We also visited bars, lots of them. Somebody told us to go to McSorley’s, and it was certainly fun. But what emerged as a favorite was a bar in the East Village, Brewsky’s Beer Bar. It was a little hole-in-the-wall on 7th Avenue, but it had, for its day, a great selection of imported beers. I think the owner was Ukranian, or something like that, and there were a lot of beers from central and eastern Europe. There were dozens of similar-tasting lagers and pilsners with enchanting labels I couldn’t read. But it was the darker beers that really stood out, simply because they were so different from what I’d grown up drinking. For example, I recall Dortmunder Union vividly as a beer with distinct flavors unlike any other I’d ever tried.
I liked most of what I tried, though at the time I was drawn to the few English ales I tried, I think because they tasted so much different to me than what I was used to drinking. I was certainly hooked. I already had a somewhat obsessive love affair going with beer, but to find out that it was so much richer and more varied than I’d realized was something of an epiphany.

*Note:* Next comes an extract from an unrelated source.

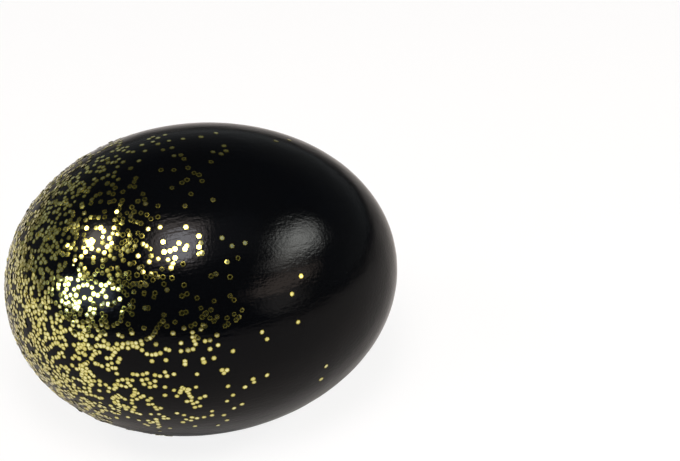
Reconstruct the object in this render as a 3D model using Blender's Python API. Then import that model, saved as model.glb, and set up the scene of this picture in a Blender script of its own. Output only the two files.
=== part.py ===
"""A black lacquered hen's egg, lying on its side on a small flat spot.

Units are metres and +Z is up. The egg's long axis runs along X, with the blunt
end at -X. The middle of its bounding box stands over the origin, and it rests
on the plane z = 0.
"""

import math

import bmesh
import bpy
from mathutils import Matrix, Vector

# Size of the shell
EGG_LENGTH = 0.0570
EGG_DIAMETER = 0.0450

# How far the outline leaves a plain ellipse
BLUNT_END_FULLNESS = 0.024
BOTH_ENDS_FULLNESS = 0.018

# How it lies
BLUNT_END_RAISED_DEG = 1.7
FLAT_SPOT_DEPTH = 0.00025

# How finely it is faceted
OUTLINE_STEPS = 36
TURN_STEPS = 72
MERGE_DISTANCE = 0.00001

# Finish
LACQUER_COLOUR = (0.006, 0.006, 0.007, 1.0)
LACQUER_ROUGHNESS = 0.15


def clear_scene():
    """Start from an empty scene."""
    for thing in list(bpy.data.objects):
        bpy.data.objects.remove(thing)


def lacquer_material():
    """Glossy black paint that covers the whole shell."""
    material = bpy.data.materials.new("black_lacquer")
    material.use_nodes = True
    shader = material.node_tree.nodes["Principled BSDF"]
    shader.inputs["Base Color"].default_value = LACQUER_COLOUR
    shader.inputs["Roughness"].default_value = LACQUER_ROUGHNESS
    shader.inputs["Metallic"].default_value = 0.0
    material.diffuse_color = LACQUER_COLOUR
    return material


def swell(along):
    """How much fuller than an ellipse the egg is, at -1 (pointed end) to 1 (blunt end)."""
    return 1.0 + BLUNT_END_FULLNESS * along + BOTH_ENDS_FULLNESS * along * along


def widest_half_width():
    """The largest half width of the outline, before it is brought to the egg's diameter."""
    steps = [math.pi * i / 1000 for i in range(1001)]
    return max(math.sin(turn) * swell(math.cos(turn)) for turn in steps)


def outline_points():
    """Half of the egg's outline, from the blunt pole to the pointed pole, in the XZ plane."""
    widest = widest_half_width()
    points = []
    for i in range(OUTLINE_STEPS + 1):
        turn = math.pi * i / OUTLINE_STEPS
        along = math.cos(turn)
        x = -EGG_LENGTH / 2 * along
        z = EGG_DIAMETER / 2 * math.sin(turn) * swell(along) / widest
        points.append(Vector((x, 0.0, z)))
    return points


def turned_egg():
    """The whole egg as a closed turned form, its long axis on X."""
    mesh = bmesh.new()
    verts = [mesh.verts.new(point) for point in outline_points()]
    edges = [mesh.edges.new(pair) for pair in zip(verts, verts[1:])]
    bmesh.ops.spin(
        mesh,
        geom=verts + edges,
        cent=(0, 0, 0),
        axis=(1, 0, 0),
        angle=2 * math.pi,
        steps=TURN_STEPS,
        use_merge=True,
    )
    bmesh.ops.remove_doubles(mesh, verts=mesh.verts, dist=MERGE_DISTANCE)
    return mesh


def lay_down(mesh):
    """Raise the blunt end a little, as the egg's balance does, and sink it to its resting depth."""
    raised = Matrix.Rotation(math.radians(BLUNT_END_RAISED_DEG), 3, "Y")
    bmesh.ops.rotate(mesh, verts=mesh.verts, cent=(0, 0, 0), matrix=raised)
    xs = [v.co.x for v in mesh.verts]
    lowest = min(v.co.z for v in mesh.verts)
    shift = Vector((-(min(xs) + max(xs)) / 2, 0.0, -lowest - FLAT_SPOT_DEPTH))
    bmesh.ops.translate(mesh, verts=mesh.verts, vec=shift)


def cut_flat_spot(mesh):
    """Take off what lies under z = 0 and close the egg with one flat face."""
    everything = mesh.verts[:] + mesh.edges[:] + mesh.faces[:]
    cut = bmesh.ops.bisect_plane(
        mesh,
        geom=everything,
        plane_co=(0, 0, 0),
        plane_no=(0, 0, 1),
        clear_inner=True,
    )
    rim = [e for e in cut["geom_cut"] if isinstance(e, bmesh.types.BMEdge)]
    bmesh.ops.holes_fill(mesh, edges=rim, sides=0)
    bmesh.ops.remove_doubles(mesh, verts=mesh.verts, dist=MERGE_DISTANCE)


def make_egg():
    """The egg, one closed solid."""
    mesh = turned_egg()
    lay_down(mesh)
    cut_flat_spot(mesh)
    bmesh.ops.recalc_face_normals(mesh, faces=mesh.faces)
    data = bpy.data.meshes.new("egg")
    mesh.to_mesh(data)
    mesh.free()
    data.shade_smooth()
    data.set_sharp_from_angle(angle=math.radians(30))
    data.materials.append(lacquer_material())
    egg = bpy.data.objects.new("egg", data)
    bpy.context.scene.collection.objects.link(egg)
    return egg


clear_scene()
make_egg()
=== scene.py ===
import math
import random

import bmesh
import bpy
import numpy as np
from mathutils import Matrix, Vector, noise
from mathutils.bvhtree import BVHTree


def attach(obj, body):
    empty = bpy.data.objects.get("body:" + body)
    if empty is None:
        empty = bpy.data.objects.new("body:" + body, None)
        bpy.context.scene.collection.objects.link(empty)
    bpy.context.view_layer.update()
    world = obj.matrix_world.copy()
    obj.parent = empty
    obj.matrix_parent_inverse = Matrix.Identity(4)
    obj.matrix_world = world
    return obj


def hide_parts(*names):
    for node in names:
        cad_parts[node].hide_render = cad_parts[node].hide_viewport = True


# A hen's egg, hand painted with black gloss lacquer, its blunt end strewn with gold glitter.
# Everything is in metres, +Z is up, and the blunt end points to -X.

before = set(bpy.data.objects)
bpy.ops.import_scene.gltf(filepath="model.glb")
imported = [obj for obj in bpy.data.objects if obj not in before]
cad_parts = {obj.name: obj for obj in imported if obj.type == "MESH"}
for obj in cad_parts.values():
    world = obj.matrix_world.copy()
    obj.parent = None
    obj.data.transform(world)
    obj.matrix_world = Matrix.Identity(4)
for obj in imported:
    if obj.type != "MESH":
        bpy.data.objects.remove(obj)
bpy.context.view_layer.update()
mm = 0.001


def hexToLinear(code):
    channels = [int(code[i:i + 2], 16) / 255 for i in (1, 3, 5)]
    linear = [c / 12.92 if c <= 0.04045 else ((c + 0.055) / 1.055) ** 2.4 for c in channels]
    return (*linear, 1.0)


def addNode(tree, kind, values=None, links=None, **settings):
    node = tree.nodes.new(kind)
    for name, value in settings.items():
        setattr(node, name, value)
    for name, value in (values or {}).items():
        node.inputs[name].default_value = value
    for name, socket in (links or {}).items():
        tree.links.new(socket, node.inputs[name])
    return node


def addPiece(name, mesh, material):
    data = bpy.data.meshes.new(name)
    mesh.to_mesh(data)
    mesh.free()
    data.materials.append(material)
    piece = bpy.data.objects.new(name, data)
    bpy.context.scene.collection.objects.link(piece)
    return piece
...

I longed to know more about what I was tasting, but there was scant little information available. Happily, that changed one day during one of my post-payday trips to a bookstore, I happened upon Michael Jackson’s World Guide to Beer, which had been recently published. I almost didn’t pick it up, because the garish gold and green cover had a large Miller ad in the center. But then I spied the red triangle from Bass and flipped through it. Needless to say, I bought it on the spot. Finally, I had some context to what I’d been drinking lately and was able to organize my head around the various tastes I’d been trying so chaotically.

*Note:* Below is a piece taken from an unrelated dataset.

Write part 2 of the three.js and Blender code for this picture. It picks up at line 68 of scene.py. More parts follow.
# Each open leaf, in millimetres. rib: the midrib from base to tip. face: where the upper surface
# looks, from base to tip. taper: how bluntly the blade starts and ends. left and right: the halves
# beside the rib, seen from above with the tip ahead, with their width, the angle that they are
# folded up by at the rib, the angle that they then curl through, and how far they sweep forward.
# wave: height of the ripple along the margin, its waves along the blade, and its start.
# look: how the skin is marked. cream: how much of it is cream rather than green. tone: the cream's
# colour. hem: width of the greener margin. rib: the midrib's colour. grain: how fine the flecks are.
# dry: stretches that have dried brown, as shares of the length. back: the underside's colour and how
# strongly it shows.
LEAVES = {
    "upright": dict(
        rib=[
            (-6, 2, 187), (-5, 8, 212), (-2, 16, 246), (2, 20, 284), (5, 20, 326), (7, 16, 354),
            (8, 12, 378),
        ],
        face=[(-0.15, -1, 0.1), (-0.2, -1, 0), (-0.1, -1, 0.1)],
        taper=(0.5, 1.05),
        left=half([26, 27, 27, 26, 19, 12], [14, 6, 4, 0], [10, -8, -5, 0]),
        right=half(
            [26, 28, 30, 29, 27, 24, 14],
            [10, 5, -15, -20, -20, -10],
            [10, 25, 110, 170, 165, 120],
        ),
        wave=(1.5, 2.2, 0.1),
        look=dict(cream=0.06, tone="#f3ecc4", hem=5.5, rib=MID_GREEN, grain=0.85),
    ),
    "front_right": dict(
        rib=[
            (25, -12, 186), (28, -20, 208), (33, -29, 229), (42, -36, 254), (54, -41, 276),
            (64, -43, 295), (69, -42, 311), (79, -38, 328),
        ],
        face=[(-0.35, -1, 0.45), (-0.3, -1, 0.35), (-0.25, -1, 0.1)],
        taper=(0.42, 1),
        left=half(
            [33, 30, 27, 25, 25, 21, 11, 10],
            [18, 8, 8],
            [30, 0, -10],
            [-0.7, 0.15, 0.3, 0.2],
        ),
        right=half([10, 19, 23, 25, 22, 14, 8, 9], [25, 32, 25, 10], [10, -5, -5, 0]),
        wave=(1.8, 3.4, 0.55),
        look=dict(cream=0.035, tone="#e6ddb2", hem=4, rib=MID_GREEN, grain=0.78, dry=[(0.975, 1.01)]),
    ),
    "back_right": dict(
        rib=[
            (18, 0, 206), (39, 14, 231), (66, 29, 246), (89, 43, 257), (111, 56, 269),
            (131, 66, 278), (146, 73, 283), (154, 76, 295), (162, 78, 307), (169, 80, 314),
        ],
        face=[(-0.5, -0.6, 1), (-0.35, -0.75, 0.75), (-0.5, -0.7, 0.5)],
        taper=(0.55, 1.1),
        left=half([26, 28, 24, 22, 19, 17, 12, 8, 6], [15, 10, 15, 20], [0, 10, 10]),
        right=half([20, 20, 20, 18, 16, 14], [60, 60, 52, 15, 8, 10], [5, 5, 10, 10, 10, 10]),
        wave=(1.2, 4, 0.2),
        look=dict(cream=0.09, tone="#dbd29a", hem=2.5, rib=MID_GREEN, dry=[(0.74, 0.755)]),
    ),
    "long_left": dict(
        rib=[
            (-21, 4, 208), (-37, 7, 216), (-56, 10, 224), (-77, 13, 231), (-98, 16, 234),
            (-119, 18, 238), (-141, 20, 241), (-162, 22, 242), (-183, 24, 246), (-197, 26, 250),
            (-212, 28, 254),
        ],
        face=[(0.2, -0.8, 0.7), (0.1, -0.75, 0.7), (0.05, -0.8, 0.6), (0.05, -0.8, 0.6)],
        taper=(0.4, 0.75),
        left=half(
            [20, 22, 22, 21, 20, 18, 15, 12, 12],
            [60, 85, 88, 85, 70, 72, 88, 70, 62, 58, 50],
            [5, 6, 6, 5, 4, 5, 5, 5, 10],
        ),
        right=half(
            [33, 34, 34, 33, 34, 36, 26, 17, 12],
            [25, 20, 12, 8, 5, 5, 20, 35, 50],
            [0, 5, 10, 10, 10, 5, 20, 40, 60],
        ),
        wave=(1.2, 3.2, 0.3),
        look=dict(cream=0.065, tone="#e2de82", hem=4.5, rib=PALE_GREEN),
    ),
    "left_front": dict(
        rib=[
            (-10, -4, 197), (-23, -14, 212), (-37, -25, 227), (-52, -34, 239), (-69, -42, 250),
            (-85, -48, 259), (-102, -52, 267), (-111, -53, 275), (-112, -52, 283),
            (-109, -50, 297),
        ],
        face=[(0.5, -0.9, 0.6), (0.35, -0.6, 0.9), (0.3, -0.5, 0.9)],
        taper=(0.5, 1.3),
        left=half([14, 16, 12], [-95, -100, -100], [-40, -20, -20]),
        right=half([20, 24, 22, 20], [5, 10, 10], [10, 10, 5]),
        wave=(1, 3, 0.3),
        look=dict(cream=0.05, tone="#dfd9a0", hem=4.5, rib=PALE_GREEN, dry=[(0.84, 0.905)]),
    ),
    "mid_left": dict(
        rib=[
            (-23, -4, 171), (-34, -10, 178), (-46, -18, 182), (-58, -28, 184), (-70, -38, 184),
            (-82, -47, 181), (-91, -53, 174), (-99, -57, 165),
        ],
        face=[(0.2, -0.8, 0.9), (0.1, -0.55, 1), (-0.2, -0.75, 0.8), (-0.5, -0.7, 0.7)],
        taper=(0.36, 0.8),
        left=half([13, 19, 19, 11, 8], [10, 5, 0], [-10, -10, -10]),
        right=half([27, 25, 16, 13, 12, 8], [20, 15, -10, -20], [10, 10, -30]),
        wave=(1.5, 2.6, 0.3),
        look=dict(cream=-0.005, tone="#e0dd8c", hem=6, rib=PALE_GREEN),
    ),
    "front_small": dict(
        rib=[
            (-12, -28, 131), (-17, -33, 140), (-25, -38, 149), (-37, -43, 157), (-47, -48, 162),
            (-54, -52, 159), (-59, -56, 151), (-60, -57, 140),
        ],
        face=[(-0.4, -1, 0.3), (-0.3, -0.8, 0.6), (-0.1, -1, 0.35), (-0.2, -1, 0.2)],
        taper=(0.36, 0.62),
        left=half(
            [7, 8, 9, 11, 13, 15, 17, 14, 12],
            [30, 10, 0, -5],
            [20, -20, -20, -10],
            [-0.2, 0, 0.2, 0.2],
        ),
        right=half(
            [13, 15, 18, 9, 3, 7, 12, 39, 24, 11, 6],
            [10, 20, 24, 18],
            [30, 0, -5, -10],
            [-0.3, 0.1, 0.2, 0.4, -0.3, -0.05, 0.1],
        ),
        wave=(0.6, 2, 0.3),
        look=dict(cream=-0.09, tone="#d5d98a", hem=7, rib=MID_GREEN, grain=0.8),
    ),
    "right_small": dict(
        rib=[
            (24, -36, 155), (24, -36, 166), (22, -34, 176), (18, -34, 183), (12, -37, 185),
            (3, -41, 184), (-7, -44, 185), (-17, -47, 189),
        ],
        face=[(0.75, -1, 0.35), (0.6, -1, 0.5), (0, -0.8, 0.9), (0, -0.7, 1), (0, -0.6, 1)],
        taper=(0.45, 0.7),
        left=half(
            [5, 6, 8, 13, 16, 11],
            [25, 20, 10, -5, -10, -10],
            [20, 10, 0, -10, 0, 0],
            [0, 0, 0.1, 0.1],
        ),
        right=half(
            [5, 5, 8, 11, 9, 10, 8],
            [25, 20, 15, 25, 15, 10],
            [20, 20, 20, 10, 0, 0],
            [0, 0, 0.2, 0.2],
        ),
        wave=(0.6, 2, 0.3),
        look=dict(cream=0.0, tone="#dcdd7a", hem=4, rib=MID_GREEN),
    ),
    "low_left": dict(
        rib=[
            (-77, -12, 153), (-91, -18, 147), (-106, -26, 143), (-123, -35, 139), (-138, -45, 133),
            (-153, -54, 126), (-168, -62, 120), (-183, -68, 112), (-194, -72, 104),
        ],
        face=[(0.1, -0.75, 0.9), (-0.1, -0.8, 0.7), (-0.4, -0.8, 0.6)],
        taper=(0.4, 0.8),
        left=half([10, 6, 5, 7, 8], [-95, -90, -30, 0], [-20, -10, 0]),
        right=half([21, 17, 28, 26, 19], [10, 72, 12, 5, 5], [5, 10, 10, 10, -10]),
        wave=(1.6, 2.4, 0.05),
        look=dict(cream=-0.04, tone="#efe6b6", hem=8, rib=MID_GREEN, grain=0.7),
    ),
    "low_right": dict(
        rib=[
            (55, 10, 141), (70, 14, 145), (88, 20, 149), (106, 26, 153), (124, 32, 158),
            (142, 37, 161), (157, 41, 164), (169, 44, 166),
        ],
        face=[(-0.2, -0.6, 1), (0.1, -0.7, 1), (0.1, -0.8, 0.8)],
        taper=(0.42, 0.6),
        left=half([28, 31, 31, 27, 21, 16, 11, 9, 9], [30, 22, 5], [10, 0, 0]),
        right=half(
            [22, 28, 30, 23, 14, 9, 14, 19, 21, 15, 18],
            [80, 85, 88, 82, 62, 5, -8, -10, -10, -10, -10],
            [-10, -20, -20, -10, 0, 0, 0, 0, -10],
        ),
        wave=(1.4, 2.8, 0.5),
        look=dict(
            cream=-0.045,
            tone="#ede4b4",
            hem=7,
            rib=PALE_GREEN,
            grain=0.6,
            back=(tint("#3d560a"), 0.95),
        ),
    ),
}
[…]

Looking back, it seems odd that there was so little available information on beer and, compared with today, how truly ignorant I was. And it wasn’t just me. Practically everybody I knew had little or no idea about beer. The regional and national breweries at the time made no effort to educate consumers. The other beer books I was able to find at the time made little attempt to codify or explain anything. There were plenty of breweriana books, books on collecting cans, things like that. Or trivia-themed, Abel’s Book of Beer (which has been mentioned online recently), a few by Will Anderson, etc. But Jackson’s book talked about the beer itself, what was in the bottle rather than what was on the label. That was pretty cool at the time.
Since then, of course, I’ve amassed quite a few more beer books, which I started picking up while working on my first book in 1991. Below is the original shelf I set aside for beer books.
And outgrew that one and added another next to it, but that’s now too full and place for a third will have to be found soon.